More than 2 million public exchange enrollees eligible for cost-sharing reductions are not receiving the subsides because they selected a non-qualifying plan, a recent analysis from consultancy Avalere has found. The oversight could have been avoided with better decision-making tools and the help of trusted advisers, benefit experts agree.
These cost-sharing reductions are in addition to the more publicized tax credits. The cost-sharing reduction only applies to plans in the silver metal level status and are for enrollees with incomes between 100% and 250% of the federal poverty level ($11,770-$29,425.)
Washington-based Avalere found that of the 8.1 million individuals who enrolled in exchanges in 2015 who earn incomes that are eligible for the cost-sharing reductions, just 5.9 million are actually receiving them. That leaves 2.2 million consumers potentially paying more out of pocket than the Affordable Care Act intended because they selected a plan that does not qualify, the consultancy notes.
Most likely, consumers are picking plans on exchanges based on premiums, rather than out-of-pocket costs, says Avalere CEO Dan Mendelson. “As a result, some patients may be paying more than they need to for care,” he says. “While cost-sharing reductions can help reduce what patients pay when they visit a doctor or hospital, some consumers may be unaware of the potential benefits.”
B. Ronnell Nolan, CEO of agent lobbying group Health Agents for America, says that the fact this money is not being accessed is a “thorn in [her] side” and a result of Americans not getting access to experts agents and brokers.
“Instead, they are meeting with navigators and [certified application counselors] who are not trained properly and being sold, not enrolled [in] the cheapest plan,” she says. “Upon arrival at the hospital, the hospital is going to ask these people who are on a fixed budget for a huge deductible before the procedure and they are going to be blindsided.”
“It really hurts my heart, a law passed to help those that do not have insurance is simply not doing that,” she adds.
An ongoing issue
The Congressional Budget Office estimates consumers will continue to forgo these reductions in the future. CBO estimates that 3 million individuals who are eligible for cost-sharing reductions will forgo subsidies by signing up for a bronze plan in the years after 2015.
“Over time, exchanges really could help consumers with their decision making by giving them tools that calculate not just expected monthly premiums but also expected out of pocket costs,” says Elizabeth Carpenter, vice president at Avalere, agreeing that education can help individuals make smarter decisions.
“Many consumers might be better off paying a little bit more per month in exchange for lower out-of-pocket costs when they visit a doctor or pharmacy,” she says.

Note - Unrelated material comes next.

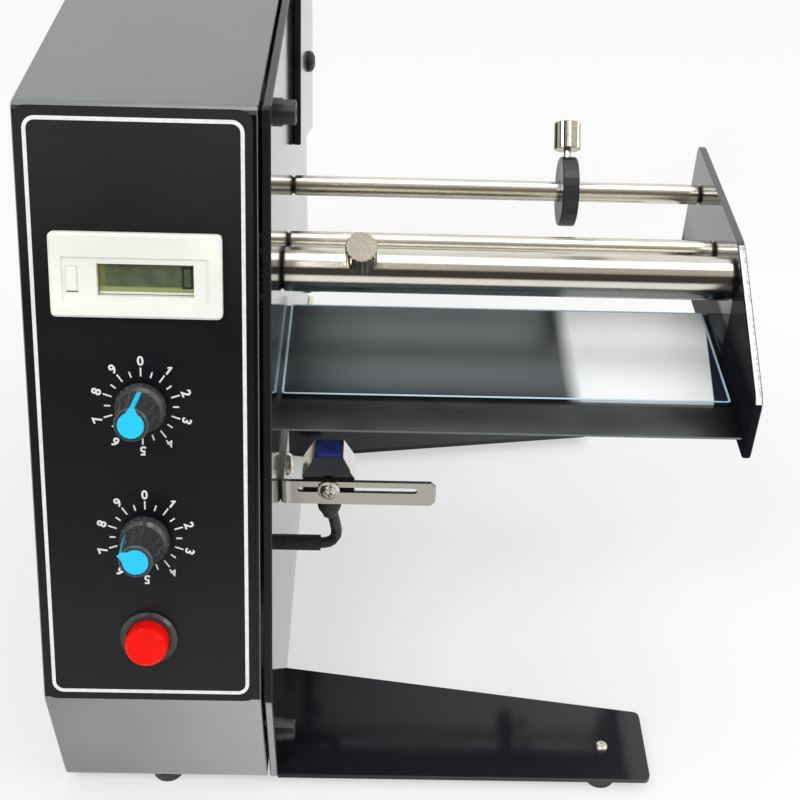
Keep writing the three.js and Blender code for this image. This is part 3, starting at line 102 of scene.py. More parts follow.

A recent study by researchers from the Perelman School of Medicine at the University of Pennsylvania analyzed Healthcare.gov and 12 state-run exchanges and found that while most sites allowed consumers to sort or filter plans by premium and deductible amounts, only three states had out-of-pocket cost estimators that “did the math” for consumers by adding together premium and expected costs, such as deductibles and copays based on consumers’ predicted use.

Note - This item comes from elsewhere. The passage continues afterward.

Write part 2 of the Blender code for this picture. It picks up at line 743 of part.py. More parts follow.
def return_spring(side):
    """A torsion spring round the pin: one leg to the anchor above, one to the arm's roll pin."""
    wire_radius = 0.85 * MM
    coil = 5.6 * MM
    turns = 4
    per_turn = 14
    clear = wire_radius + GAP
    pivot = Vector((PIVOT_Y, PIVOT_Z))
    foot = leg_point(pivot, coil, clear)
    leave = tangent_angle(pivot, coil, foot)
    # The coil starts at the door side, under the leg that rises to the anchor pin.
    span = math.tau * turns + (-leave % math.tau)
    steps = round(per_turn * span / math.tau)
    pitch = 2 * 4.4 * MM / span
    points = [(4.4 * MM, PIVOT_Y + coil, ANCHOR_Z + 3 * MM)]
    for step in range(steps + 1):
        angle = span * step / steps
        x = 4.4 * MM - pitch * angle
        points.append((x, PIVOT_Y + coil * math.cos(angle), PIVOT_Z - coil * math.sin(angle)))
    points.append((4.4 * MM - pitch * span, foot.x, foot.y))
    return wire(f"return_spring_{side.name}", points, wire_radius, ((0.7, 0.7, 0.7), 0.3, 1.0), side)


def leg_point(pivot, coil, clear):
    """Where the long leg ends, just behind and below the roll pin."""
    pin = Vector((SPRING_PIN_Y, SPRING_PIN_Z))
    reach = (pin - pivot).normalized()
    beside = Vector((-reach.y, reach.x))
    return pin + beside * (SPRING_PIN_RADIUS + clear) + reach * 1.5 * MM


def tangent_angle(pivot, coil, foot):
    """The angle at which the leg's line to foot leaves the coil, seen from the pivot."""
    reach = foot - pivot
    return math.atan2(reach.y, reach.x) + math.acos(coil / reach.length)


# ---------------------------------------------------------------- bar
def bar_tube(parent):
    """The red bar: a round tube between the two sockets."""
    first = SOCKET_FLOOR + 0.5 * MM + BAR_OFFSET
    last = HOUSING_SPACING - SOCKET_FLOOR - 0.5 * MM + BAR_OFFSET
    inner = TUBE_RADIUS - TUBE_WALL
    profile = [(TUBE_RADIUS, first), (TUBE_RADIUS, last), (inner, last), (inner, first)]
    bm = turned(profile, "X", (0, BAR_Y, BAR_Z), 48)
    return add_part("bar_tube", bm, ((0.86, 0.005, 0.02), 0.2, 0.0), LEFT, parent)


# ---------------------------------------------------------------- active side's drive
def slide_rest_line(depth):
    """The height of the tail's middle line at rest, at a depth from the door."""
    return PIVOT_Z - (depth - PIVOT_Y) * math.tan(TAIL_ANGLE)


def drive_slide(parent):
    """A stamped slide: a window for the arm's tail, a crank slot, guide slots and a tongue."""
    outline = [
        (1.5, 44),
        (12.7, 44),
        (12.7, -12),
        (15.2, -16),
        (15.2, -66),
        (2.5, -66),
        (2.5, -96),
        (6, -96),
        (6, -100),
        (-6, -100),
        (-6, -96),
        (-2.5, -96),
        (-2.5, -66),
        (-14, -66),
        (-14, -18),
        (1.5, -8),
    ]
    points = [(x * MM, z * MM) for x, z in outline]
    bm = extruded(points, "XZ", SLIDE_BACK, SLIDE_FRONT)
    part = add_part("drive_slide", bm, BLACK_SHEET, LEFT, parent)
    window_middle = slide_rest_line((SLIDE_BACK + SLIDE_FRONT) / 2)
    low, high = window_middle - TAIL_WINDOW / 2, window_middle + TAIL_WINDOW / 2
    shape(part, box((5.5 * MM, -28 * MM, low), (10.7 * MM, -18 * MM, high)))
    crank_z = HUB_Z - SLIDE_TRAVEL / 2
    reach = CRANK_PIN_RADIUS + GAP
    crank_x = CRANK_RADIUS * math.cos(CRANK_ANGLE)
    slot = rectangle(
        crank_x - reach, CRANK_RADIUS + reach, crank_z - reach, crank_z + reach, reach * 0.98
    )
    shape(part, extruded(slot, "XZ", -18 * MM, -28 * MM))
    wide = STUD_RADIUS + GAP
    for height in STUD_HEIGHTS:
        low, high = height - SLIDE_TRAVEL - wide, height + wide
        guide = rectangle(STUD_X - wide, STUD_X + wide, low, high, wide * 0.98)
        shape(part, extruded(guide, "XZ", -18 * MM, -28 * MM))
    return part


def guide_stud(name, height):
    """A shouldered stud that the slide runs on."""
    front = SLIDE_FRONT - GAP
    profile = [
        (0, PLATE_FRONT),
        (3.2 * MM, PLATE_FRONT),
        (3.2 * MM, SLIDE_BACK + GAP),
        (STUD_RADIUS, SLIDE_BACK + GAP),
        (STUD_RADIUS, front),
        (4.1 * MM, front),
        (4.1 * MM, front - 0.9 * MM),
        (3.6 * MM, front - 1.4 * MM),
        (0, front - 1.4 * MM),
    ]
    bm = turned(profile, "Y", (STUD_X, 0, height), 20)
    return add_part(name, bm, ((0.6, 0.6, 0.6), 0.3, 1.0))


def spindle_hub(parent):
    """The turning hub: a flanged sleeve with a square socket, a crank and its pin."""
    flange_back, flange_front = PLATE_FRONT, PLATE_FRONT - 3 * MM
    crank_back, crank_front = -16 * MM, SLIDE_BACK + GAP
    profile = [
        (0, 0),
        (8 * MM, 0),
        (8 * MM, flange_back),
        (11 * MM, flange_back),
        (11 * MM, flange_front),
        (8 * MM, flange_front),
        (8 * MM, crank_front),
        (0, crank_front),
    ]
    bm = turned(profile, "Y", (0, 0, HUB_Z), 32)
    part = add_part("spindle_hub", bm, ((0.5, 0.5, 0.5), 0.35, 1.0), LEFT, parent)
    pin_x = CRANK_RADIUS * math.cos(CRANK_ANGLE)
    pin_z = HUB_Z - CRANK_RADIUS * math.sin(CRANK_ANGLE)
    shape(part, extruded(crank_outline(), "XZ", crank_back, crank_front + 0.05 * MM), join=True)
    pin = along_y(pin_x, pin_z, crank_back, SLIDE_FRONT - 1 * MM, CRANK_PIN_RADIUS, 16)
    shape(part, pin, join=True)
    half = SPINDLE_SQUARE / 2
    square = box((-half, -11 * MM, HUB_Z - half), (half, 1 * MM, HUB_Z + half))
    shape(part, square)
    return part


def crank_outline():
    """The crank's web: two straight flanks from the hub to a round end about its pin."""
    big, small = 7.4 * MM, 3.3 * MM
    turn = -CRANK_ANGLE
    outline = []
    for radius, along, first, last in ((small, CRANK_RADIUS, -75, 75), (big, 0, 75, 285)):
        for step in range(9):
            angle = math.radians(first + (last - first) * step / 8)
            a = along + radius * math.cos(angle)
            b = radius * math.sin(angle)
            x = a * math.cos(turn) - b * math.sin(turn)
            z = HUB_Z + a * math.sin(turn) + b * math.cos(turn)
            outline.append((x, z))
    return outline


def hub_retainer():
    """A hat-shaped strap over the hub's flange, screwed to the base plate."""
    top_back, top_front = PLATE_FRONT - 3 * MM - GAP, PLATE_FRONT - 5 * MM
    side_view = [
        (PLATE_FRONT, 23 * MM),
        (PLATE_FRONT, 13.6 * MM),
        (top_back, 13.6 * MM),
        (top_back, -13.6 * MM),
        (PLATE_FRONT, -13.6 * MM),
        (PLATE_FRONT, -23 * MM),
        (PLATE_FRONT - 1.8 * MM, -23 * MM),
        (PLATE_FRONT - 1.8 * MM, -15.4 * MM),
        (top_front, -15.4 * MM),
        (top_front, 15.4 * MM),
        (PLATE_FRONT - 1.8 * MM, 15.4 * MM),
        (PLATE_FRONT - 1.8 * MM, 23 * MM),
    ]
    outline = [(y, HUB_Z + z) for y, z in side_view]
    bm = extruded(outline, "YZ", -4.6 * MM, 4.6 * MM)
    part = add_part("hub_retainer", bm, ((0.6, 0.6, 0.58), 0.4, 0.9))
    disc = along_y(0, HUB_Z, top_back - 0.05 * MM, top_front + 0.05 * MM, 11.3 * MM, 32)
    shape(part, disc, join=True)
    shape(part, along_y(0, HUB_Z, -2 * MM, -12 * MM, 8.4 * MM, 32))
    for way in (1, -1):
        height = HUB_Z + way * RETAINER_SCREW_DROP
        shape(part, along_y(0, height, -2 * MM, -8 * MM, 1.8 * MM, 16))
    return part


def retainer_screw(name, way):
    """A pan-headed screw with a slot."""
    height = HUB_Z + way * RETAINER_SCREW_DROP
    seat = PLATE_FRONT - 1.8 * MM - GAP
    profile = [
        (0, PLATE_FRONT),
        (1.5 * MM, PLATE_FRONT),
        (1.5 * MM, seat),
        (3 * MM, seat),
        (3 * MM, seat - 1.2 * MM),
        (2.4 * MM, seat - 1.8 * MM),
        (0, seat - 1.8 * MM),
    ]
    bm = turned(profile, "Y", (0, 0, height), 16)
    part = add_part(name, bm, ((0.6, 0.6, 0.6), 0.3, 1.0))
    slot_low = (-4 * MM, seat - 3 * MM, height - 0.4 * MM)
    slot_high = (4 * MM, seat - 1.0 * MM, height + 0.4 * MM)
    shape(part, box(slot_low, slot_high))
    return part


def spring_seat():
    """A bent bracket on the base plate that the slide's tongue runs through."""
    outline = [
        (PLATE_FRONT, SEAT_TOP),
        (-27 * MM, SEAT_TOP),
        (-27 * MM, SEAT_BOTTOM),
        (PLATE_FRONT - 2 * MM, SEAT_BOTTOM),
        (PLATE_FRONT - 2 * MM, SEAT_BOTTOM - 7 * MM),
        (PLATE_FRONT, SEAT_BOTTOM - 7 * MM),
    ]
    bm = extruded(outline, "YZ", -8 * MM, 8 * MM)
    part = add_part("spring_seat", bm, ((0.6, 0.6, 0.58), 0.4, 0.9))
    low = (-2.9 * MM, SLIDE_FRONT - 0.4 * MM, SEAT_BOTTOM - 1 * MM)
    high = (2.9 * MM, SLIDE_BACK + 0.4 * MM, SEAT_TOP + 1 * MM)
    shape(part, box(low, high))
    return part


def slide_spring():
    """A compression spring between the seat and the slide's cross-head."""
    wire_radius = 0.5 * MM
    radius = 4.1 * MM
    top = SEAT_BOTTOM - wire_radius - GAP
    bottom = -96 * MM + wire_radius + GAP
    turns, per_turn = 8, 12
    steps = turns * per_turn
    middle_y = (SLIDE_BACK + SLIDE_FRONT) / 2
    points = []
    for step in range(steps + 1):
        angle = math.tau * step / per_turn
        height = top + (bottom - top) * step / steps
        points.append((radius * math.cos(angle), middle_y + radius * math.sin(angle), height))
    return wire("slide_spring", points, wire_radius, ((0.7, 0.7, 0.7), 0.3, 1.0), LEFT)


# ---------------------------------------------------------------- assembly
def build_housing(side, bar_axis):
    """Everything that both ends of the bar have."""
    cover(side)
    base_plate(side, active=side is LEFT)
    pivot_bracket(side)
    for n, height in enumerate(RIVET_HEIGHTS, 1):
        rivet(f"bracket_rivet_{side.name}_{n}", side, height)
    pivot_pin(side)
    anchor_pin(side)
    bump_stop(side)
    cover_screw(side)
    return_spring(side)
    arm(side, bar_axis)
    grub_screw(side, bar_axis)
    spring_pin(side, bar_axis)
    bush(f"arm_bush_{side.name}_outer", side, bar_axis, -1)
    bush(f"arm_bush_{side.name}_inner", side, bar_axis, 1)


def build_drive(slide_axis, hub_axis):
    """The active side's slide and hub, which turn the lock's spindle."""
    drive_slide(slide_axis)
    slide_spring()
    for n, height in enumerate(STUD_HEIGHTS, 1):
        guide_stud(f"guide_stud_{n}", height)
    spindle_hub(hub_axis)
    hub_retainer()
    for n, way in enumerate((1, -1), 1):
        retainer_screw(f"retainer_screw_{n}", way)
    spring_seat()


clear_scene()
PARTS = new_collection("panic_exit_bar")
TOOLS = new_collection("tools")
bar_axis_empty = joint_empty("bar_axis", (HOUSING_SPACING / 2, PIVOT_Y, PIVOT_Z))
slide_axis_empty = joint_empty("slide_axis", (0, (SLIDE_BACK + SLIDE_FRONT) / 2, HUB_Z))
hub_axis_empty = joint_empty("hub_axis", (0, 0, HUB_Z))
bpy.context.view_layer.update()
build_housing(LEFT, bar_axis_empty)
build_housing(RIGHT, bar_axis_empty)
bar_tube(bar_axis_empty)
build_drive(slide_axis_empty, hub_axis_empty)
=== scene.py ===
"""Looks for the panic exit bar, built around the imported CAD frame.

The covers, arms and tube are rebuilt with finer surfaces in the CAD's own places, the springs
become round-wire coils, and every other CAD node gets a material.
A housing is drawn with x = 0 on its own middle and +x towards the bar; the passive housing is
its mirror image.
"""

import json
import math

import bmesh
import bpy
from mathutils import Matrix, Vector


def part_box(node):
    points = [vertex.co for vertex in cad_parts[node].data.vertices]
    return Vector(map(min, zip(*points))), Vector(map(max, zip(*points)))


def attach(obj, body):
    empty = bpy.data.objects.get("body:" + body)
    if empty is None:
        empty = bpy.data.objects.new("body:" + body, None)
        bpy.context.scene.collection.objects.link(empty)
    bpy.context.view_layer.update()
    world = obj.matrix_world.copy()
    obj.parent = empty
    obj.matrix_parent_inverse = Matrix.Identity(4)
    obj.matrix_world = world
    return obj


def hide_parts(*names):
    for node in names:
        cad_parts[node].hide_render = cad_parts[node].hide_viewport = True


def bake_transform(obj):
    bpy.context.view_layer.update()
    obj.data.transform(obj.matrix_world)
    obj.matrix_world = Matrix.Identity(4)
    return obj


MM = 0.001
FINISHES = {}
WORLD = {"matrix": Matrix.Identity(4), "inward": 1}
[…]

While Covered California listed plans in order of this estimated out-of-pocket cost from cheapest to most expensive, most sites the researchers analyzed used the premium amount as their default order, failing to account for most out-of-pocket expenses, such as a high deductible. All but six sites reviewed also failed to provide a tool to allow consumers to search plans for a provider network.

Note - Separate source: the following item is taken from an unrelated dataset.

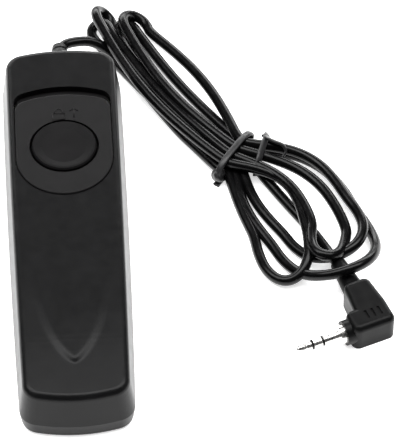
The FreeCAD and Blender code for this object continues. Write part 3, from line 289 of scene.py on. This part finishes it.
MATERIALS = {
    "case_plastic": surface("satin_black_abs", (0.0035, 0.0035, 0.0037), (0.30, 0.35), specular=0.15,
                            grain=(0.16, 0.002)),
    "slider_plastic": surface("matt_black_abs", (0.0050, 0.0048, 0.0050), (0.42, 0.50), specular=0.12,
                              grain=(0.14, 0.007)),
    "button_plastic": surface("button_black_abs", (0.0045, 0.0043, 0.0045), (0.40, 0.46), specular=0.07,
                              grain=(0.14, 0.006)),
    "inner_plastic": surface("natural_nylon", (0.62, 0.60, 0.54), (0.42, 0.52), grain=(0.2, 0.01)),
    "screw_steel": surface("zinc_plated_steel", (0.56, 0.57, 0.58), (0.22, 0.34), metal=1.0,
                           grain=(0.1, 0.004)),
    "spring_steel": surface("spring_steel", (0.50, 0.50, 0.51), (0.18, 0.30), metal=1.0,
                            grain=(0.08, 0.003)),
    "contact_brass": surface("contact_brass", (0.74, 0.53, 0.22), (0.22, 0.34), metal=1.0,
                             grain=(0.1, 0.004), stretch=(1, 0.1, 1)),
    "solder": surface("solder", (0.62, 0.62, 0.63), (0.25, 0.40), metal=1.0, grain=(0.3, 0.03)),
    "wire_red": surface("red_wire", (0.45, 0.02, 0.015), (0.32, 0.40), grain=(0.2, 0.008)),
    "wire_white": surface("white_wire", (0.70, 0.69, 0.66), (0.32, 0.40), grain=(0.2, 0.008)),
    "wire_yellow": surface("yellow_wire", (0.65, 0.42, 0.03), (0.32, 0.40), grain=(0.2, 0.008)),
    "cord_pvc": surface("glossy_black_pvc", (0.0015, 0.0015, 0.0016), (0.20, 0.28), specular=0.22,
                        grain=(0.5, 0.010)),
    "relief_rubber": surface("black_rubber", (0.005, 0.005, 0.005), (0.46, 0.56), grain=(0.12, 0.012)),
    "tie_plastic": surface("grey_black_tie", (0.010, 0.010, 0.0105), (0.34, 0.44), grain=(0.4, 0.015)),
    "plug_plastic": surface("plug_black_pvc", (0.0025, 0.0025, 0.0026), (0.34, 0.42), specular=0.13,
                            grain=(0.16, 0.005)),
    "plug_metal": surface("bright_nickel", (0.80, 0.79, 0.77), (0.24, 0.32), metal=1.0,
                          grain=(0.05, 0.0015), stretch=(1, 1, 0.1), mottle=(2.0, 0.04)),
    "plug_insulator": surface("black_insulator", (0.005, 0.005, 0.005), (0.5, 0.6), specular=0.2,
                              grain=(0.1, 0.004)),
}


def paint(thing, slot):
    thing.data.materials.clear()
    thing.data.materials.append(MATERIALS[slot])


for node, thing in frame["nodes"].items():
    paint(thing, SLOTS[node])


# ---------------------------------------------------------------- shaping helpers

def new_piece(name, mesh, slot, body):
    thing = bpy.data.objects.new(name, mesh)
    bpy.context.scene.collection.objects.link(thing)
    thing.data.materials.append(MATERIALS[slot])
    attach(thing, body)
    return thing


def smooth_line(points, steps):
    """A soft line through the middles of the runs between the points, ends included."""
    line = [Vector(points[0])]
    ends = [Vector(points[0]) * 2 - Vector(points[1]), Vector(points[-1]) * 2 - Vector(points[-2])]
    hull = [ends[0]] + [Vector(point) for point in points] + [ends[1]]
    for first, second, third in zip(hull, hull[1:], hull[2:]):
        for step in range(1, steps + 1):
            share = step / steps
            line.append(first * (0.5 * (1 - share) ** 2) + second * (0.5 + share * (1 - share))
                        + third * (0.5 * share ** 2))
    return line


def rounded_section(width, height, corner_points=5):
    """Outline of a flat strip with rounded edges: (across, up) pairs."""
    radius = height / 2
    outline = []
    for sign, start in ((1, -90), (-1, 90)):
        for number in range(corner_points):
            angle = math.radians(start + 180 * number / (corner_points - 1))
            across = sign * (width / 2 - radius) + radius * math.cos(angle)
            outline.append((across, radius * math.sin(angle)))
    return outline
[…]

A lot of money is being left on the table, says Katherine Hempstead, a director at the Robert Wood Johnson Family Foundation.
“Better decision support definitely seems like part of the solution, but you also might wish for some design tweaks, such as permitting cost-saving reductions with bronze plans, or even more simply, just enriching the subsidies for consumers in this income range,” she says. “I think an important and yet unanswered question is to what extent under-enrollment in cost-sharing reductions affects retention. If that turns out to be non-trivial, we need to re-double our efforts to connect people with these benefits.”